■ TASK BRIEF:
Repeat verbatim only the lines from the opening of the material below through the one that contains "the back (180).".

===== INFORMATION SUPPLIED

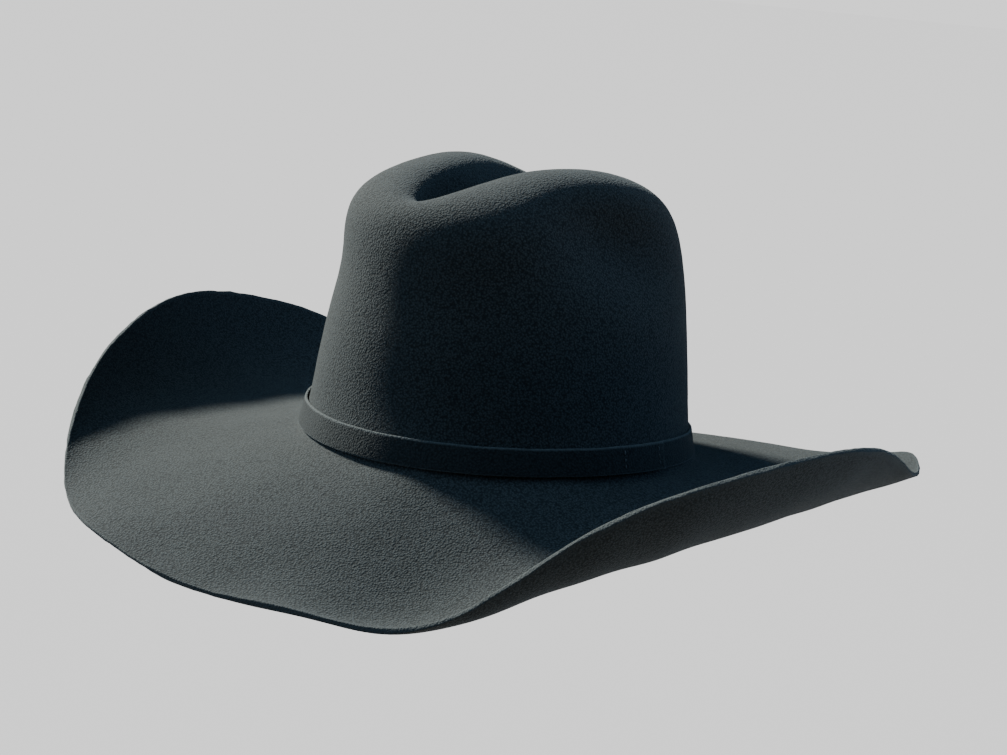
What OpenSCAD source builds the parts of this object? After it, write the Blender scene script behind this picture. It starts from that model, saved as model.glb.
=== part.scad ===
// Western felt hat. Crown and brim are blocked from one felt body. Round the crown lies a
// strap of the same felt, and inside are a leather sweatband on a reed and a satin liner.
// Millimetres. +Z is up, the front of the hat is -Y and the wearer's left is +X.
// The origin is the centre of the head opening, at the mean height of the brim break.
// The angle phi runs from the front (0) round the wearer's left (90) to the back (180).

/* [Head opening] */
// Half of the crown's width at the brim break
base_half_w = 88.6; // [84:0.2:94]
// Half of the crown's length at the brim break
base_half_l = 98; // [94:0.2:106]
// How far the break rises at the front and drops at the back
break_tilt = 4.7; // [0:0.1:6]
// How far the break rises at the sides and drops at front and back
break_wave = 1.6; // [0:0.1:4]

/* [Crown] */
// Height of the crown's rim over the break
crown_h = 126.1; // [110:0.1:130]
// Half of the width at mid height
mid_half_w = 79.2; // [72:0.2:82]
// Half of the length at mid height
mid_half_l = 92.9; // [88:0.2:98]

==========

■ ANSWER TO THE PROBLEM:
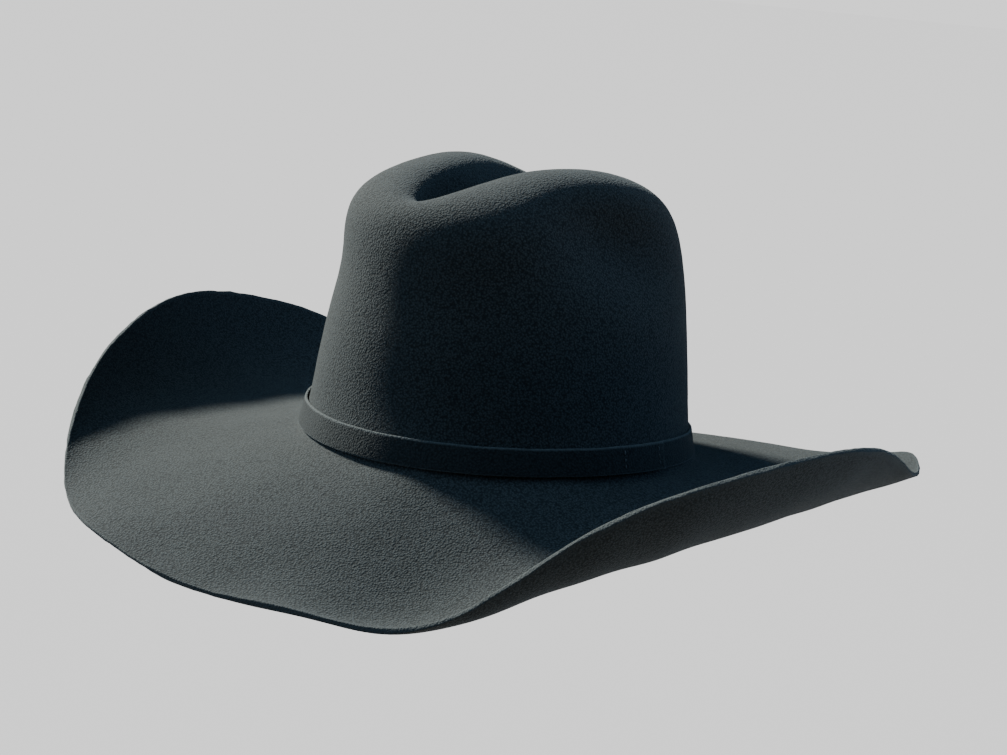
What OpenSCAD source builds the parts of this object? After it, write the Blender scene script behind this picture. It starts from that model, saved as model.glb.
=== part.scad ===
// Western felt hat. Crown and brim are blocked from one felt body. Round the crown lies a
// strap of the same felt, and inside are a leather sweatband on a reed and a satin liner.
// Millimetres. +Z is up, the front of the hat is -Y and the wearer's left is +X.
// The origin is the centre of the head opening, at the mean height of the brim break.
// The angle phi runs from the front (0) round the wearer's left (90) to the back (180).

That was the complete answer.